(Records from a collection)
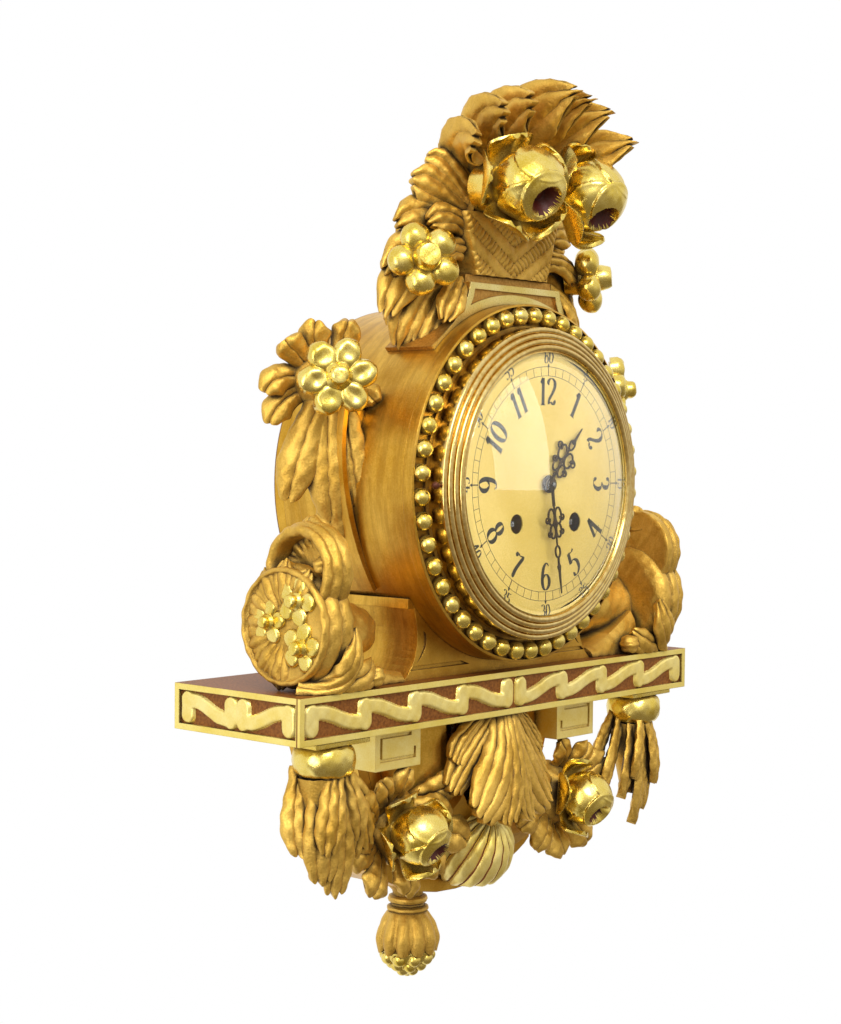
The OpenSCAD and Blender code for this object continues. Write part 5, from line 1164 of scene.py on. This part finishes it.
def placeCamera():
    yaw, pitch, tilt = (math.radians(view[k]) for k in ("yaw", "pitch", "roll"))
    ahead = np.array([math.sin(yaw) * math.cos(pitch), math.cos(yaw) * math.cos(pitch), math.sin(pitch)])
    right = np.array([math.cos(yaw), -math.sin(yaw), 0.0])
    up = np.cross(right, ahead)
    x = right * math.cos(tilt) + up * math.sin(tilt)
    y = -right * math.sin(tilt) + up * math.cos(tilt)
    turn = Matrix(np.stack([x, y, -ahead], 1).tolist()).to_4x4()
    lens = bpy.data.cameras.new("camera")
    lens.lens, lens.sensor_width = view["lens"], 36
    lens.shift_x, lens.shift_y = view["shift"]
    lens.clip_end = 20
    holder = bpy.data.objects.new("camera", lens)
    holder.matrix_world = Matrix.Translation(view["at"]) @ turn
    bpy.context.scene.collection.objects.link(holder)
    bpy.context.scene.camera = holder


placeCamera()
bpy.context.scene.view_settings.view_transform = "Standard"


def areaLight(name, at, size, watts, inMirrors=True):
    lamp = bpy.data.lights.new(name, "AREA")
    lamp.shape, lamp.size, lamp.size_y = "RECTANGLE", size[0], size[1]
    lamp.energy = watts
    holder = bpy.data.objects.new(name, lamp)
    holder.location = at
    holder.visible_glossy = inMirrors
    holder.rotation_euler = (Vector((0, -0.06, -0.03)) - Vector(at)).to_track_quat("-Z", "Y").to_euler()
    bpy.context.scene.collection.objects.link(holder)


areaLight("key_soft_box", (-0.9, -1.3, 1.1), (0.9, 0.7), 19)
areaLight("front_soft_box", (0.7, -1.5, 0.4), (0.8, 1.0), 10, False)
areaLight("side_strip", (-1.5, -0.25, 0.15), (0.35, 1.1), 7)


# A pale room, shaded from bright above to dim below, with a white backdrop behind the clock that the camera,
# metal and glass see
def makeWorld():
    world = bpy.data.worlds.new("pale_studio")
    world.use_nodes = True
    tree = world.node_tree
    tree.nodes.clear()
    add = nodeAdder(tree)
    xyz = add("SeparateXYZ", {0: add("TexCoord")["Generated"]})
    room = add("ValToRGB", {0: add("MapRange", {0: xyz[2], 1: -1, 2: 1})[0]})[0]
    ramp = room.node.color_ramp
    for k, (spot, tint) in enumerate(((0.18, "8A8072"), (0.95, "FFFFFF"))):
        ramp.elements[k].position, ramp.elements[k].color = spot, hexColour(tint)
    for spot, tint in ((0.42, "ABA398"), (0.52, "E0DDD9"), (0.62, "F6F5F3")):
        ramp.elements.new(spot).color = hexColour(tint)
    fade = add("MapRange", {0: xyz[1], 1: 0.0, 2: 0.35})[0]
    backdrop = add("Mix", {0: fade, 6: room, 7: "FFFFFF"}, data_type="RGBA")[2]
    seen = add("Background", {"Color": backdrop, "Strength": 1.0})[0]
    light = add("Background", {"Color": room, "Strength": 1.05})[0]
    ray = add("LightPath")
    looks = ray["Is Camera Ray"]
    for kind in ("Is Glossy Ray", "Is Transmission Ray"):
        looks = add("Math", {0: looks, 1: ray[kind]}, operation="MAXIMUM")[0]
    both = add("MixShader", {0: looks, 1: light, 2: seen})[0]
    add("OutputWorld", {"Surface": both})
    bpy.context.scene.world = world


makeWorld()
bpy.context.view_layer.update()
print("light and camera ready")
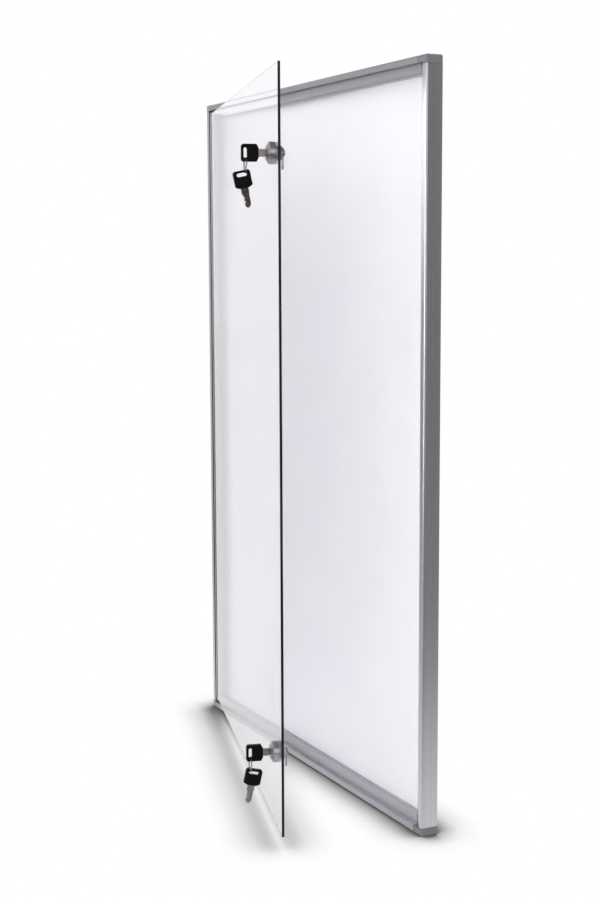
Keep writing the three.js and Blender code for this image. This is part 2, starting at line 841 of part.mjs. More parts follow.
// A lock on the door: fixed pieces, the turning plug with its cam, and the key in it. The ring
// hangs in the key's slot, and the spare hangs in the ring.
function lockAssembly(place, side, spareTilt) {
  const lock = new THREE.Group();
  lock.position.set(lockReach, sheetFront - hingeDepth, side * lockHeight);
  lock.add(piece(`${place}_lock_housing`, lockHousing(), satinChrome));
  lock.add(piece(`${place}_lock_washer`, lockWasher(), brightSteel));
  lock.add(piece(`${place}_lock_nut`, lockNut(), brightSteel));
  lock.add(piece(`${place}_lock_plug`, lockPlug(), brightSteel));
  lock.add(piece(`${place}_lock_cam`, lockCam(), brightSteel));
  lock.add(piece(`${place}_cam_screw`, camScrew(), brightSteel));

  const key = new THREE.Group();
  key.position.set(0, keyOrigin, 0);
  key.add(piece(`${place}_key_blade`, keyBlade(), nickelSilver));
  key.add(piece(`${place}_key_head`, keyHead(), blackPlastic));
  lock.add(key);

  const wireHeight = wireSeat - keySlotLength / 2;
  const ring = piece(`${place}_key_ring`, keyRing(), brightSteel);
  ring.position.set(0, slotPlace, wireHeight - ringRadius);
  key.add(ring);

  const spareSide = Math.sign(spareTilt);
  const spare = new THREE.Group();
  spare.position.set(0, slotPlace, wireHeight - 2 * ringRadius);
  spare.rotation.x = radians(spareTilt - 90);
  const spareKey = new THREE.Group();
  spareKey.position.set(0, keySlotWidth / 2 - slotPlace - wireSeat, -spareSide * spareHangOffset);
  spareKey.add(piece(`${place}_spare_blade`, keyBlade(), nickelSilver));
  spareKey.add(piece(`${place}_spare_head`, keyHead(), blackPlastic));
  spare.add(spareKey);
  key.add(spare);
  return lock;
}

function frameGroup() {
  const frame = new THREE.Group();
  frame.add(piece('top_rail', rail(1), aluminium));
  frame.add(piece('bottom_rail', rail(-1), aluminium));
  frame.add(piece('hinge_stile', hingeStile(), aluminium));
  frame.add(piece('lock_stile', lockStile(), aluminium));
  frame.add(piece('corner_top_left', cornerPiece(-1, 1), cornerPlastic));
  frame.add(piece('corner_top_right', cornerPiece(1, 1), cornerPlastic));
  frame.add(piece('corner_bottom_left', cornerPiece(-1, -1), cornerPlastic));
  frame.add(piece('corner_bottom_right', cornerPiece(1, -1), cornerPlastic));
  const coreFront = panelFront + faceSheetThickness;
  const backingFront = coreFront + coreThickness;
  frame.add(piece('panel_face', panelLayer(panelFront, faceSheetThickness), whiteEnamel));
  frame.add(piece('panel_core', panelLayer(coreFront, coreThickness), fibreBoard));
  frame.add(piece('panel_backing', panelLayer(backingFront, backingThickness), zincPlate));
  frame.add(piece('top_fixing_cap', fixingCap(1), capPlastic));
  frame.add(piece('bottom_fixing_cap', fixingCap(-1), capPlastic));
  return frame;
}

function doorGroup() {
  const door = new THREE.Group();
  door.position.set(hingeInset - halfWidth, hingeDepth, doorRise);
  door.rotation.z = radians(-doorRestAngle);
  door.add(piece('door_sheet', doorSheet(), clearSheet));
  door.add(piece('door_hinge_profile', doorHingeProfile(), aluminium));
  door.add(lockAssembly('upper', 1, upperSpareTilt));
  door.add(lockAssembly('lower', -1, lowerSpareTilt));
  return door;
}

const board = new THREE.Group();
board.position.set(0, -profileDepth, bearingInset - halfHeight);
board.add(frameGroup(), doorGroup());

const part = new THREE.Group();
part.add(board);

export default part;
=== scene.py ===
# Lockable notice board: finishes, smooth turned parts, studio and camera.
# Metres, +Z up, the board faces -Y and hangs on a wall at y = 0.

import json
import math

import bpy
from mathutils import Matrix, Vector


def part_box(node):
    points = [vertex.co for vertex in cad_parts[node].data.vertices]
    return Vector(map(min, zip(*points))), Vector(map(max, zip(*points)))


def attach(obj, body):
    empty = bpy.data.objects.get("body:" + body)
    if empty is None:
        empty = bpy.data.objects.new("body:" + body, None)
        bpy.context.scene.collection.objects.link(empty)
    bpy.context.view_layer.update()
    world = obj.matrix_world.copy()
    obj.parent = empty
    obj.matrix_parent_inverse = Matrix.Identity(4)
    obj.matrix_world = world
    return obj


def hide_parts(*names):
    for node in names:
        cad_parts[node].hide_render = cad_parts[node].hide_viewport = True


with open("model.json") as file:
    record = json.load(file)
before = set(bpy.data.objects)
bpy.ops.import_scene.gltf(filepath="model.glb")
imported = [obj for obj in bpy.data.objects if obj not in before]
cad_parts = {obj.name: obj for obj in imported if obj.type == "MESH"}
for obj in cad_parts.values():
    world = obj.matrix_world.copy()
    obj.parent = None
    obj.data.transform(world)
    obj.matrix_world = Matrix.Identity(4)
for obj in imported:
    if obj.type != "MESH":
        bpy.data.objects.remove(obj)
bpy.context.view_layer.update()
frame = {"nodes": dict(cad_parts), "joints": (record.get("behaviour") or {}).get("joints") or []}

MM = 0.001
BOARD_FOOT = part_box("corner_bottom_left")[0].z

# The camera stands to the right of the board and looks along it, a little downwards
CAMERA_PLACE = Vector((1.7235, -0.918, BOARD_FOOT + 0.6674))
CAMERA_YAW = math.radians(-62.61)
CAMERA_PITCH = math.radians(-7.06)
CAMERA_ROLL = math.radians(-0.235)
CAMERA_SENSOR = 36.0
CAMERA_LENS = 59.36


# Finishes


def linear(hex_colour):
    """An sRGB hex colour as linear red, green, blue and alpha."""
    channels = [int(hex_colour[i : i + 2], 16) / 255 for i in (1, 3, 5)]
    return tuple(c / 12.92 if c <= 0.04045 else ((c + 0.055) / 1.055) ** 2.4 for c in channels) + (1.0,)


def add(tree, kind, inputs=None, links=None, **settings):
    """Adds a node, sets it, fills its sockets and links them to (node, output) pairs."""
    node = tree.nodes.new(kind)
    for name, value in settings.items():
        setattr(node, name, value)
    for name, value in (inputs or {}).items():
        node.inputs[name].default_value = value
    for name, (source, output) in (links or {}).items():
        tree.links.new(source.outputs[output], node.inputs[name])
    return node


def new_material(name):
    material = bpy.data.materials.new(name)
    material.use_nodes = True
    material.node_tree.nodes.clear()
    return material


def board_finish(name, tones, rough, grain_mm, cloud_mm, relief_mm, **shader):
    """A finish whose tone wanders slowly between two colours. A finer grain gives it its relief
    and sets how smooth it is from place to place."""
    material = new_material(name)
    tree = material.node_tree
    place = (add(tree, "ShaderNodeTexCoord"), "Object")
    fine_scale = [1 / (mm * MM) for mm in grain_mm]
    fine = add(tree, "ShaderNodeMapping", {"Scale": fine_scale}, {"Vector": place})
    grain = add(
        tree,
        "ShaderNodeTexNoise",
        {"Scale": 1.0, "Detail": 3.0},
        {"Vector": (fine, "Vector")},
    )
    wide_scale = [1 / (mm * MM) for mm in cloud_mm]
    wide = add(tree, "ShaderNodeMapping", {"Scale": wide_scale}, {"Vector": place})
    cloud = add(
        tree,
        "ShaderNodeTexNoise",
        {"Scale": 1.0, "Detail": 2.0},
        {"Vector": (wide, "Vector")},
    )
    drift = add(
        tree,
        "ShaderNodeMapRange",
        {"From Min": 0.3, "From Max": 0.7},
        {"Value": (cloud, "Fac")},
    )
    colour = add(
        tree,
        "ShaderNodeMix",
        {"A": linear(tones[0]), "B": linear(tones[1])},
        {"Factor": (drift, "Result")},
        data_type="RGBA",
    )
    smooth = add(
        tree,
        "ShaderNodeMapRange",
        {"From Min": 0.25, "From Max": 0.75, "To Min": rough[0], "To Max": rough[1]},
        {"Value": (grain, "Fac")},
    )
    relief = add(
        tree,
        "ShaderNodeBump",
        {"Strength": 0.5, "Distance": relief_mm * MM},
        {"Height": (grain, "Fac")},
    )
    body = add(
        tree,
        "ShaderNodeBsdfPrincipled",
        {socket.replace("_", " "): value for socket, value in shader.items()},
        {
            "Base Color": (colour, "Result"),
            "Roughness": (smooth, "Result"),
            "Normal": (relief, "Normal"),
        },
    )
    add(tree, "ShaderNodeOutputMaterial", links={"Surface": (body, "BSDF")})
    return material


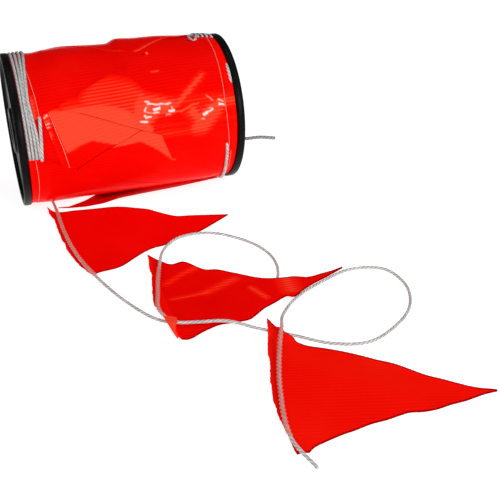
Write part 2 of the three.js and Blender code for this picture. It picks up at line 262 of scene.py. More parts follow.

Problem details - Gather up the lines that contain the word "before".

Complete response -
before = set(bpy.data.objects)
imported = [obj for obj in bpy.data.objects if obj not in before]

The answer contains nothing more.